Losing someone you love is difficult enough in any situation but if you’re cut off from the people who would normally support you, or you haven’t had the chance to say goodbye to your loved one, this is going to feel even harder. Emotionally, you may be feeling numb, angry, frightened, disorientated, overwhelmed, depressed, guilty or confused. These are all normal reactions, so please don’t be telling yourself that there’s a right way to do this. You’ll grieve in your own way, at your own pace.
Sometimes one of the hardest things to face is other people’s reactions. Often they struggle to know what to say and they might even try to avoid talking to you in case they say something wrong. This is hard, particularly if you want to talk about your loved one or about the circumstances in which they died. So if you don’t find the support you need from family and friends, and you want to talk to someone in confidence, there are bereavement charities and organisations that can help. For example, the charity Cruse offers a telephone help line on 0808 808 1677, or you can find resources on their website here: Cruse.
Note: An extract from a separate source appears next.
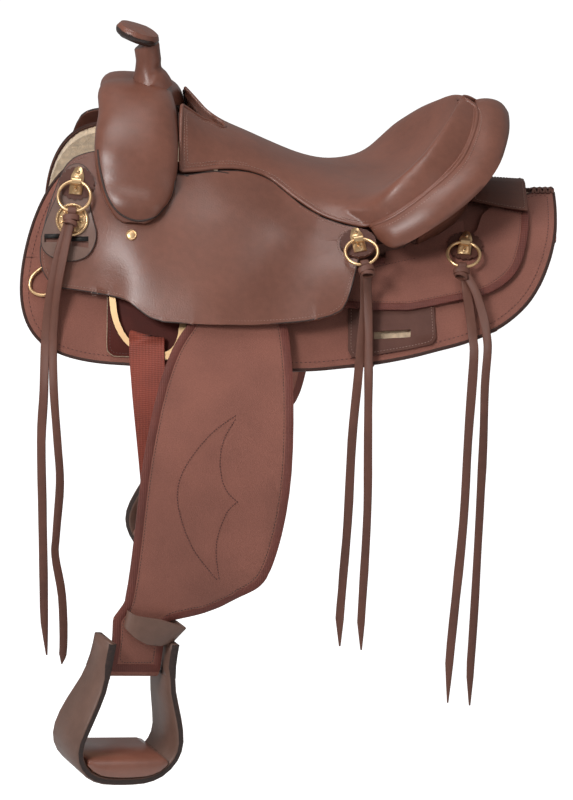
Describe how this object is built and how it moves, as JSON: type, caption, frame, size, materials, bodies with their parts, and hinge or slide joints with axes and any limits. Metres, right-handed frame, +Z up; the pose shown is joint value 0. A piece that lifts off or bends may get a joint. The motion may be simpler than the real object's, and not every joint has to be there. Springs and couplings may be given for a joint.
{
  "type": "western trail saddle",
  "caption": "Western trail saddle with swelled fork and horn, dished seat with rolled cantle, woven skirts, fenders, stirrups, rings and hanging saddle strings.",
  "frame": {"origin": "middle of the horse's back under the seat, where the saddle is carried", "axes": "-X to the front (horn), +X to the rear, -Y to the near (left) side, +Z up"},
  "size_m": [0.7163, 0.9278, 0.9398],
  "materials": {
    "smooth_leather": "oiled, smooth",
    "woven_panel": "coarse woven nylon",
    "dark_leather": "matt",
    "rigging_leather": "matt",
    "webbing": "woven nylon strap",
    "fleece": "cream pile",
    "brass": "polished",
    "tree_covering": "rawhide",
    "bolt_steel": "plain"
  },
  "bodies": {
    "saddle": {"tree": "tree_covering", "horn_neck": "smooth_leather", "horn_cap": "smooth_leather", "swell_cover": "smooth_leather", "seat": "smooth_leather", "cantle_roll": "smooth_leather", "cantle_back": "smooth_leather", "rear_bridge": "smooth_leather", "side_jockey_L": "smooth_leather", "side_jockey_R": "smooth_leather", "rear_jockey_L": "woven_panel", "rear_jockey_R": "woven_panel", "skirt_L": "woven_panel", "skirt_R": "woven_panel", "skirt_fleece_L": "fleece", "skirt_fleece_R": "fleece", "front_rigging_plate_L": "rigging_leather", "front_rigging_plate_R": "rigging_leather", "rigging_dee_L": "brass", "rigging_dee_R": "brass", "tie_strap_L": "webbing", "tie_strap_R": "webbing", "rear_rigging_patch_L": "dark_leather", "rear_rigging_patch_R": "dark_leather", "concho_L": "brass", "concho_R": "brass", "latigo_keeper_L": "dark_leather", "latigo_keeper_R": "dark_leather", "rear_rosette_L": "smooth_leather", "rear_rosette_R": "smooth_leather", "front_clip_L": "brass", "front_clip_R": "brass", "mid_clip_L": "brass", "mid_clip_R": "brass", "rear_clip_L": "brass", "rear_clip_R": "brass"},
    "near_fender": {"fender_L": "woven_panel", "hobble_strap_L": "smooth_leather", "stirrup_bolt_L": "bolt_steel"},
    "near_stirrup": {"stirrup_L": "smooth_leather", "stirrup_tread_L": "smooth_leather"},
    "near_breast_dee": {"breast_dee_L": "brass"},
    "near_front_ring": {"front_ring_L": "brass"},
    "near_front_string": {"front_string_L": "smooth_leather"},
    "near_mid_ring": {"mid_ring_L": "brass"},
    "near_mid_string": {"mid_string_L": "smooth_leather"},
    "near_rear_ring": {"rear_ring_L": "brass"},
    "near_rear_string": {"rear_string_L": "smooth_leather"},
    "far_fender": {"fender_R": "woven_panel", "hobble_strap_R": "smooth_leather", "stirrup_bolt_R": "bolt_steel"},
    "far_stirrup": {"stirrup_R": "smooth_leather", "stirrup_tread_R": "smooth_leather"},
    "far_breast_dee": {"breast_dee_R": "brass"},
    "far_front_ring": {"front_ring_R": "brass"},
    "far_mid_ring": {"mid_ring_R": "brass"},
    "far_rear_ring": {"rear_ring_R": "brass"}
  },
  "joints": [
    {"name": "near_fender_swing", "type": "hinge", "parent": "saddle", "child": "near_fender", "pos_m": [-0.06, -0.18098, -0.04456], "axis": [0.1132, -0.8305, 0.5454], "range_deg": [-7, 10]},
    {"name": "near_stirrup_swing", "type": "hinge", "parent": "near_fender", "child": "near_stirrup", "pos_m": [-0.1971, -0.38115, -0.55608], "axis": [0.8466, 0.4858, -0.2173], "range_deg": [-30, 30]},
    {"name": "near_breast_dee_lift", "type": "hinge", "parent": "saddle", "child": "near_breast_dee", "pos_m": [-0.30387, -0.18971, -0.07736], "axis": [-0.4695, 0.3789, 0.7975], "range_deg": [0, 10]},
    {"name": "near_front_ring_flip", "type": "hinge", "parent": "saddle", "child": "near_front_ring", "pos_m": [-0.2738, -0.15953, 0.04528], "axis": [-0.9941, 0.0426, 0.0996], "range_deg": [0, 85]},
    {"name": "near_front_string_hang", "type": "hinge", "parent": "near_front_ring", "child": "near_front_string", "pos_m": [-0.27829, -0.18616, 0.01181], "axis": [-0.9941, 0.0426, 0.0996], "range_deg": [-85, 0]},
    {"name": "near_mid_ring_flip", "type": "hinge", "parent": "saddle", "child": "near_mid_ring", "pos_m": [0.0975, -0.17652, -0.02711], "axis": [-0.9781, -0.1697, -0.1201], "range_deg": [0, 85]},
    {"name": "near_mid_string_hang", "type": "hinge", "parent": "near_mid_ring", "child": "near_mid_string", "pos_m": [0.10644, -0.21088, -0.05137], "axis": [-0.9781, -0.1697, -0.1201], "range_deg": [-85, 0]},
    {"name": "near_rear_ring_flip", "type": "hinge", "parent": "saddle", "child": "near_rear_ring", "pos_m": [0.24021, -0.1421, -0.04072], "axis": [-0.9921, 0.086, 0.0913], "range_deg": [0, 85]},
    {"name": "near_rear_string_hang", "type": "hinge", "parent": "near_rear_ring", "child": "near_rear_string", "pos_m": [0.23497, -0.178, -0.06381], "axis": [-0.9921, 0.086, 0.0913], "range_deg": [-85, 0]},
    {"name": "far_fender_swing", "type": "hinge", "parent": "saddle", "child": "far_fender", "pos_m": [-0.06, 0.18098, -0.04456], "axis": [0.1132, 0.8305, 0.5454], "range_deg": [-6, 10]},
    {"name": "far_stirrup_swing", "type": "hinge", "parent": "far_fender", "child": "far_stirrup", "pos_m": [-0.15955, 0.38158, -0.56452], "axis": [0.8385, -0.5194, -0.1644], "range_deg": [-30, 30]},
    {"name": "far_breast_dee_lift", "type": "hinge", "parent": "saddle", "child": "far_breast_dee", "pos_m": [-0.30387, 0.18971, -0.07736], "axis": [0.4695, 0.3789, -0.7975], "range_deg": [0, 10]},
    {"name": "far_front_ring_flip", "type": "hinge", "parent": "saddle", "child": "far_front_ring", "pos_m": [-0.2738, 0.15953, 0.04528], "axis": [0.9941, 0.0426, -0.0996], "range_deg": [0, 85]},
    {"name": "far_mid_ring_flip", "type": "hinge", "parent": "saddle", "child": "far_mid_ring", "pos_m": [0.0975, 0.17652, -0.02711], "axis": [0.9781, -0.1697, 0.1201], "range_deg": [0, 85]},
    {"name": "far_rear_ring_flip", "type": "hinge", "parent": "saddle", "child": "far_rear_ring", "pos_m": [0.24021, 0.1421, -0.04072], "axis": [0.9921, 0.086, -0.0913], "range_deg": [0, 85]}
  ],
  "couplings": [
    {"joint": "near_front_string_hang", "follows": "near_front_ring_flip", "ratio": -1},
    {"joint": "near_mid_string_hang", "follows": "near_mid_ring_flip", "ratio": -1},
    {"joint": "near_rear_string_hang", "follows": "near_rear_ring_flip", "ratio": -1}
  ]
}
PETAL (People Experiencing Trauma and Loss) is also offering bereavement counselling to anyone bereaved by COVID-19. You can phone them on 01698 324 502 or email email@example.com and you’ll find more information is on their website here.
The way that grief affects children and young people can be very different from the way it affects adults, so knowing what to say or where to find the right services can really help. A useful website for children, young people, parents and professionals is: www.childbereavementuk.org.